··· EXERCISE DATA ···

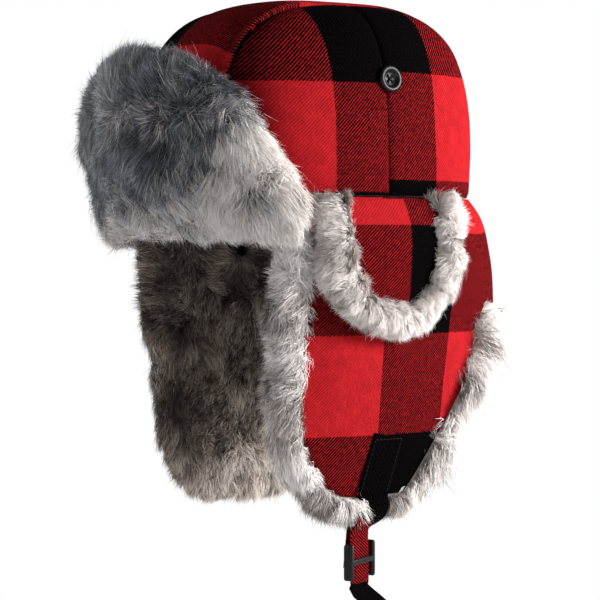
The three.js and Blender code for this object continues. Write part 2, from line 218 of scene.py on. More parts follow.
def ear_front(z, fringe):
    bottom = EAR_BOTTOM - fringe
    fall = np.clip((EAR_CORNER_START - z) / (EAR_CORNER_START - bottom), 0, 1)
    reach = EAR_BOTTOM_FRONT - EAR_FRONT + fringe
    return EAR_BOTTOM_FRONT - reach * np.sqrt(1 - fall * fall)


def ear_rear(z, fringe):
    bottom = EAR_BOTTOM - fringe
    fall = np.clip((EAR_SLOPE_START - z) / (EAR_SLOPE_START - bottom), 0, 1)
    return lerp(EAR_REAR, EAR_BOTTOM_REAR, fall**1.5)


def front_point(turn, rise, depth):
    """A point on the turned-up flap: turn from -1 to 1 across it, rise from 0 to 1 up it."""
    point, outward = seam(np.radians(-90 + FRONT_TURN * turn))
    height = FRONT_HEIGHT * (1 - np.abs(0.97 * turn) ** 2.2) ** 0.8
    lean = FRONT_LEAN * rise * height / FRONT_HEIGHT
    moved = point + outward * (FRONT_CLEARANCE + lean + depth)[..., None]
    moved[..., 2] = FRONT_BOTTOM + height * rise
    return moved


def dome_height(x, y, half_x, half_y, top):
    ratio = (np.abs(x / half_x) ** PLAN_POWER + np.abs(y / half_y) ** PLAN_POWER) ** (1 / PLAN_POWER)
    angle = np.arctan2(spow(y / half_y, PLAN_POWER / 2), spow(x / half_x, PLAN_POWER / 2) + 1e-12)
    power = DOME_POWER + DOME_POWER_CHANGE * np.sin(angle)
    return top * np.clip(1 - ratio**power, 0, 1) ** (1 / power)


def evenly(curve, count):
    """The same curve with count points spaced evenly along it."""
    steps = np.linalg.norm(np.diff(curve, axis=0), axis=1)
    along = np.concatenate([[0], np.cumsum(steps)])
    wanted = np.linspace(0, along[-1], count)
    return np.stack([np.interp(wanted, along, curve[:, i]) for i in range(3)], 1)


# ---------- Meshes ----------


def link(name, mesh):
    obj = bpy.data.objects.new(name, mesh)
    bpy.context.scene.collection.objects.link(obj)
    return obj


def mesh_object(name, points, faces, material, uv=None, uv_name="plaid"):
    mesh = bpy.data.meshes.new(name)
    mesh.from_pydata((np.asarray(points) * MM).tolist(), [], [list(map(int, f)) for f in faces])
    mesh.update()
    mesh.shade_smooth()
    if uv is not None:
        layer = mesh.uv_layers.new(name=uv_name)
        corner = np.zeros(len(mesh.loops), np.int32)
        mesh.loops.foreach_get("vertex_index", corner)
        layer.data.foreach_set("uv", np.asarray(uv)[corner].astype(np.float32).ravel())
    mesh.materials.append(material)
    return link(name, mesh)


def grid_normals(grid):
    along_u = np.gradient(grid, axis=0)
    along_v = np.gradient(grid, axis=1)
    return unit(np.cross(along_u, along_v))


def grid_faces(across, down, start, flip):
    i, j = np.meshgrid(np.arange(across), np.arange(down), indexing="ij")
    a = start + i * (down + 1) + j
    quads = np.stack([a, a + down + 1, a + down + 2, a + 1], -1).reshape(-1, 4)
    return quads[:, ::-1] if flip else quads


def rim_loop(across, down):
    first = [i * (down + 1) for i in range(across + 1)]
    last = [across * (down + 1) + j for j in range(1, down + 1)]
    back = [i * (down + 1) + down for i in range(across - 1, -1, -1)]
    home = [j for j in range(down - 1, 0, -1)]
    return np.array(first + last + back + home)


def closed_slab(inner, outer):
    """Points and faces of the closed slab between two grids of points of the same size."""
    across, down = outer.shape[0] - 1, outer.shape[1] - 1
    count = (across + 1) * (down + 1)
    points = np.concatenate([inner.reshape(-1, 3), outer.reshape(-1, 3)])
    centre = points.mean(0)
    loop = rim_loop(across, down)
    after = np.roll(loop, -1)
    rim = np.stack([loop, after, after + count, loop + count], -1)
    faces = np.concatenate([grid_faces(across, down, 0, True), grid_faces(across, down, count, False), rim])
    p = points[faces] - centre
    volume = np.einsum("ij,ij->", p[:, 0], np.cross(p[:, 1], p[:, 2]) + np.cross(p[:, 2], p[:, 3]))
    return points, (faces if volume > 0 else faces[:, ::-1])


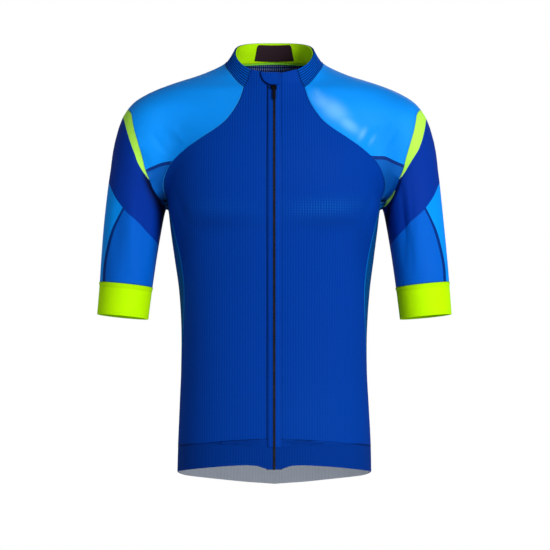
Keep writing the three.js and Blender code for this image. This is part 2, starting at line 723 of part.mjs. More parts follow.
// Hem bands: each front one runs round to the back seam of the side panel.
const hemRows = (part) => between(hemSeam[part], hemEdge[part], COUNT.hem);
const hemBackRows = transposed(hemRows("back")).map((row) => wholeRow(reversed(row)));
addPair("hem_front", transposed([...hemRows("front"), ...hemRows("side").slice(1)]), COLOURS.mesh);
add("hem_back", wall(hemBackRows, { turned: true }), COLOURS.mesh);

// Collar, from the right front's edge round the back to the left one, ribbed along its length.
// Its first columns lean forwards to meet the front's slanting join.
const LEAN_COLUMNS = 5;
const ring = joined(neckSide, neckBack);
const ringLast = ring.length - 1;
const collarRows = 2 * COLLAR_RIBS;
const collarColumns = ring.map((bottom, j) => {
  const shift = (topCornerAngle - planAngle(ring[0])) * Math.max(0, 1 - j / LEAN_COLUMNS);
  const top = j === ringLast ? collarEdgeAt(Math.PI) : collarEdgeAt(planAngle(bottom) + shift);
  return Array.from({ length: collarRows + 1 }, (_, i) => {
    const share = i / collarRows;
    if (i === 0) return top;
    if (i === collarRows) return bottom;
    if (j > 0) return settle(top.clone().lerp(bottom, share));
    const place = share * COUNT.junction;
    const k = Math.min(Math.floor(place), COUNT.junction - 1);
    return junction[k].clone().lerp(junction[k + 1], place - k);
  });
});
const collarHalf = transposed(collarColumns);
const collarGrid = collarHalf.map((row) => [...row.map(acrossX), ...reversed(row).slice(1)]);
const ribOn = (i) => (i % 2 === 1 ? COLLAR_RIB_HEIGHT : 0);
add("collar", wall(collarGrid, { raise: ribOn, turned: true }), COLOURS.mesh);

// Facing inside the collar, on some rows of the same points.
const FACING_ROW_STEP = 4;
const insideCollar = -(CLOTH + INSIDE_GAP);
const facingGrid = collarGrid.filter((_, i) => i % FACING_ROW_STEP === 0);
add(
  "collar_facing",
  wall(facingGrid, { lift: insideCollar, thickness: FACING_CLOTH, turned: true }),
  COLOURS.neon,
);

// Tape inside the back of the neck, just under the collar seam.
const seamRow = wholeRow(reversed(neckBack));
const tapeRow = seamRow.map((p, j) => {
  const below = backGrid[1][j];
  return p.clone().lerp(below, TAPE_HEIGHT / p.distanceTo(below));
});
const tapeGrid = [seamRow, tapeRow].map((row) => reversed(row));
add("neck_tape", wall(tapeGrid, { lift: insideCollar, thickness: FACING_CLOTH }), COLOURS.neon);

// Bare label on the facing, with rounded top corners.
const LABEL_ROWS = [1, 0.8, 0.5, 0];
const LABEL_COLUMNS = 8;
const labelLift = insideCollar - FACING_CLOTH - INSIDE_GAP;
const labelGrid = LABEL_ROWS.map((up) => {
  const z = THREE.MathUtils.lerp(LABEL.bottom, LABEL.top, up);
  const over = Math.max(0, z - (LABEL.top - LABEL.corner)) / LABEL.corner;
  const half = LABEL.halfWidth - LABEL.corner * (1 - Math.sqrt(1 - over * over));
  return spread(half, -half, LABEL_COLUMNS).map((x) => settleLevel(new THREE.Vector3(x, LABEL.nearY, z)));
});
add("neck_label", wall(labelGrid, { lift: labelLift, thickness: LABEL.cloth }), COLOURS.label);

// Patch of three flat pockets on the lower back, made from the back's own points.
const pocketGrid = backGrid
  .slice(POCKET.firstRow)
  .map((row) => row.slice(POCKET.sideColumn, row.length - POCKET.sideColumn));
add("back_pocket", wall(pocketGrid, { lift: CLOTH + LAYER_GAP, turned: true }), COLOURS.mesh);

// Zip tape behind the fronts, with the chain standing up between them.
const tapeSides = [-TAPE_WIDTH / 2, -CHAIN_WIDTH / 2, -CHAIN_WIDTH / 2 + SEAM_GAP];
const zipAcross = [...tapeSides, ...reversed(tapeSides).map((x) => -x)];
const behindFronts = -(CLOTH + LAYER_GAP);
const chainHeight = [0, 0, 1, 1, 0, 0].map((share) => share * (CHAIN_RISE - behindFronts));
const zipRows = [...frontMiddle.slice(0, -1), hemEdge.front[0]];
const zipPoints = zipRows.map(({ z }) => zipAcross.map((x) => fromFront({ x, z })));
add(
  "zip_tape",
  wall(zipPoints, { raise: (i, j) => chainHeight[j], lift: behindFronts, thickness: TAPE_CLOTH }),
  COLOURS.zip,
);

// Zip garage: a flap over the zip's top end, whose free edge is a quarter of an ellipse.
const GARAGE_STEPS = 4;
const garageGrid = spread(0, 1, GARAGE_STEPS).map((down) => {
  const z = THREE.MathUtils.lerp(GARAGE.top, GARAGE.bottom, down);
  const left = GARAGE.left * Math.sqrt(1 - down * down * GARAGE.roundness);
  return spread(left, GARAGE.right, GARAGE_STEPS + 1).map((x) => fromFront({ x, z }));
});
const garageLift = STRIP_RISE + GARAGE.clear + GARAGE.cloth;
add("zip_garage", wall(garageGrid, { lift: garageLift, thickness: GARAGE.cloth }), COLOURS.mesh);

// Slider and pull tab stand on the zip line, leaning with the chest. In their own frame x runs across,
// y up the zip and z outwards.
function standOnZip(z, lift) {
  const p = fromFront({ x: 0, z });
  const out = slope(p).setX(0).normalize();
  const frame = new THREE.Matrix4().makeBasis(ACROSS, out.clone().cross(ACROSS), out);
  return frame.setPosition(p.addScaledVector(out, lift));
}

const wasm = await Module();
wasm.setup();

function toManifold(geometry) {
  const bare = geometry.clone();
  bare.deleteAttribute("normal");
  bare.deleteAttribute("uv");
  const merged = mergeVertices(bare, 1e-4);
  const vertProperties = new Float32Array(merged.attributes.position.array);
  const triVerts = new Uint32Array(merged.index.array);
  return new wasm.Manifold(new wasm.Mesh({ numProp: 3, vertProperties, triVerts }));
}

function fromManifold(body) {
  const { vertProperties, triVerts } = body.getMesh();
  const geometry = new THREE.BufferGeometry();
  geometry.setAttribute("position", new THREE.Float32BufferAttribute(vertProperties, 3));
  geometry.setIndex([...triVerts]);
  geometry.computeVertexNormals();
  return geometry;
}

// A profile drawn in y and z, run along x by its width, centred.
function runAcross(shape, width) {
  const geometry = new THREE.ExtrudeGeometry(shape, { depth: width, bevelEnabled: false, curveSegments: 6 });
  const turn = new THREE.Matrix4().makeBasis(BACKWARD, UP, ACROSS);
  return geometry.translate(0, 0, -width / 2).applyMatrix4(turn);
}

function box(width, length, height, x, y, z) {
  return new THREE.BoxGeometry(width, length, height).translate(x, y, z + height / 2);
}

const pinY = -SLIDER.length / 2 + SLIDER.pinUp;
const pinZ = SLIDER.base + SEAM_GAP + PULL.eye;
function sliderGeometry() {
  const cheekX = (SLIDER.width - SLIDER.cheek) / 2;
  const pin = new THREE.CylinderGeometry(SLIDER.pin, SLIDER.pin, SLIDER.width - SLIDER.cheek, 8);
  pin.rotateZ(Math.PI / 2).translate(0, pinY, pinZ);
  const height = SLIDER.base + SLIDER.rise;
  const pieces = [
    box(SLIDER.width, SLIDER.length, SLIDER.base, 0, 0, 0),
    box(SLIDER.cheek, SLIDER.length, height, -cheekX, 0, 0),
    box(SLIDER.cheek, SLIDER.length, height, cheekX, 0, 0),
    pin,
  ];
  return fromManifold(pieces.map(toManifold).reduce((body, piece) => body.add(piece)));
}

// The tab's side view: an eye round the pin, a straight back and a ridged front.
function pullProfile() {
  const half = PULL.thickness / 2;
  const end = pinY - PULL.length;
  const shape = new THREE.Shape();
  const grip = (PULL.length - 3 * PULL.eye) / PULL.ridges;
  const meet = Math.asin(half / PULL.eye);
  shape.absarc(pinY, pinZ, PULL.eye, Math.PI + meet, Math.PI - meet, false);
  for (let i = PULL.ridges; i > 0; i -= 1) {
    shape.lineTo(end + i * grip, pinZ + half);
    shape.lineTo(end + (i - 0.5) * grip, pinZ + half + PULL.ridge);
  }
  shape.lineTo(end, pinZ + half);
  shape.lineTo(end, pinZ - half);
  shape.closePath();
  const hole = new THREE.Path();
  hole.absarc(pinY, pinZ, PULL.hole, 0, 2 * Math.PI, true);
  shape.holes.push(hole);
  return shape;
}

const sliderFrame = standOnZip(SLIDER.z, STRIP_RISE + LAYER_GAP);
add("zip_slider", sliderGeometry(), COLOURS.zip, 0.2).applyMatrix4(sliderFrame);
add("zip_pull", runAcross(pullProfile(), PULL.width), COLOURS.zip).applyMatrix4(sliderFrame);

export default jersey;
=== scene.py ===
"""Cycling jersey, filled out as if worn: sewn cloth pieces, printed fields, knit, stitches and zip.

Lengths in the tables and in all surface work are millimetres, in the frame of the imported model: +Z up,
the front faces -Y and the wearer's left side lies towards +X. Meshes are made in metres.
"""

import logging
import math
from dataclasses import dataclass, field
from enum import Enum
from typing import Sequence

import bpy
import numpy as np
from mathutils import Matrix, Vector


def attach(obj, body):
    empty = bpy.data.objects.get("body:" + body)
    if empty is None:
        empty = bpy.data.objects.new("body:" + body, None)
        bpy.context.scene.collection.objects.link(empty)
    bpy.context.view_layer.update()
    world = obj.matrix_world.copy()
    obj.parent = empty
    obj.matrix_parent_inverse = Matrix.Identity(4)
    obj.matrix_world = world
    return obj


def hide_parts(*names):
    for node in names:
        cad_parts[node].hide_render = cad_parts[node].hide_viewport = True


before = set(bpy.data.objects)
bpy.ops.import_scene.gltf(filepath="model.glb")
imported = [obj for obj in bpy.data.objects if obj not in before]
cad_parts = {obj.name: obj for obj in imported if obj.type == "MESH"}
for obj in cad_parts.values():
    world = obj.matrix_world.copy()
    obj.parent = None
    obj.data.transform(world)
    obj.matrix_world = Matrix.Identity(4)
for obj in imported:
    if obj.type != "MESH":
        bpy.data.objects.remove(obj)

log = logging.getLogger("jersey")
MM = 0.001

# Cloth and sewing sizes, and the gaps between layers.
CLOTH = 1.6
CUFF_CLOTH = 2.2
FACING_CLOTH = 0.9
SEAM_GAP = 0.3
LAYER_GAP = 0.3
INSIDE_GAP = 0.7

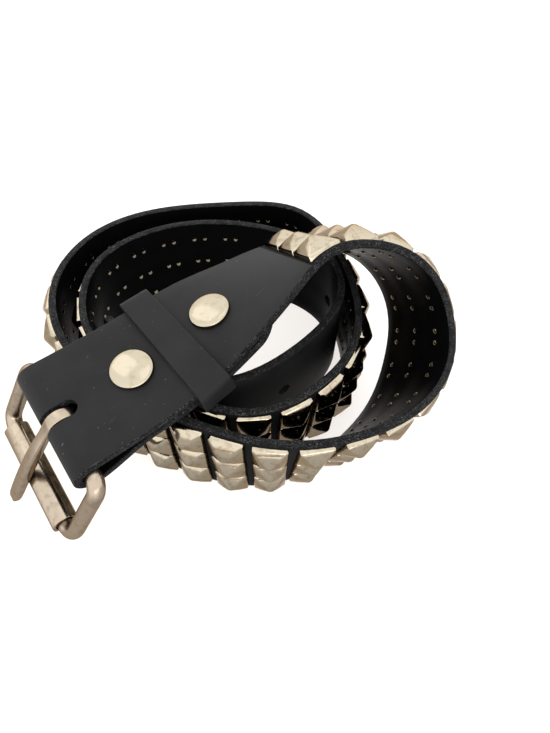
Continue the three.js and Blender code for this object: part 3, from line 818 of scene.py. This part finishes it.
class BELT_OT_studs(BeltPiece, bpy.types.Operator):
    """The pyramid studs in their columns, with the bent-over prongs behind them"""

    bl_idname = "belt.studs"
    bl_label = "Studs"

    def execute(self, context):
        stud = self.press_stud()
        prong = self.bend_prong()
        plate = nickel("nickel_plated_pressed_stud", self.colours, self.colours.plate, 0.09, 1.2)
        spacing = self.sizes.prong_spacing / MM / 2
        for column in range(STUD_COLUMNS):
            s = BUCKLE_END + column * COLUMN_PITCH + STUD / 2
            rows = [(row - (STUD_ROWS - 1) / 2) * STUD for row in range(STUD_ROWS)]
            fronts = [strap_matrix(s, v, LEATHER / 2) for v in rows]
            backs = [strap_matrix(s + side * spacing, v, -LEATHER / 2, facets=False)
                     for v in rows for side in (-1, 1)]
            name = f"studs_{column + 1:02d}"
            studs = several(name + "_caps", stud, fronts)
            prongs = several(name + "_prongs", prong, backs)
            take(studs)
            prongs.select_set(True)
            bpy.ops.object.join()
            studs.name = name
            smooth(studs, 24)
            dress(studs, "belt", "nickel_studs", [f"stud_column_{column + 1:02d}"], plate)
        bpy.data.objects.remove(stud)
        bpy.data.objects.remove(prong)
        return {"FINISHED"}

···

From the entries above, extract only the lines running from the one containing "const sliderFrame = standOnZip(SLIDER.z, STRIP_RISE" through the one containing "bpy.context.view_layer.update()", inclusive.

const sliderFrame = standOnZip(SLIDER.z, STRIP_RISE + LAYER_GAP);
add("zip_slider", sliderGeometry(), COLOURS.zip, 0.2).applyMatrix4(sliderFrame);
add("zip_pull", runAcross(pullProfile(), PULL.width), COLOURS.zip).applyMatrix4(sliderFrame);

export default jersey;
=== scene.py ===
"""Cycling jersey, filled out as if worn: sewn cloth pieces, printed fields, knit, stitches and zip.

Lengths in the tables and in all surface work are millimetres, in the frame of the imported model: +Z up,
the front faces -Y and the wearer's left side lies towards +X. Meshes are made in metres.
"""

import logging
import math
from dataclasses import dataclass, field
from enum import Enum
from typing import Sequence

import bpy
import numpy as np
from mathutils import Matrix, Vector


def attach(obj, body):
    empty = bpy.data.objects.get("body:" + body)
    if empty is None:
        empty = bpy.data.objects.new("body:" + body, None)
        bpy.context.scene.collection.objects.link(empty)
    bpy.context.view_layer.update()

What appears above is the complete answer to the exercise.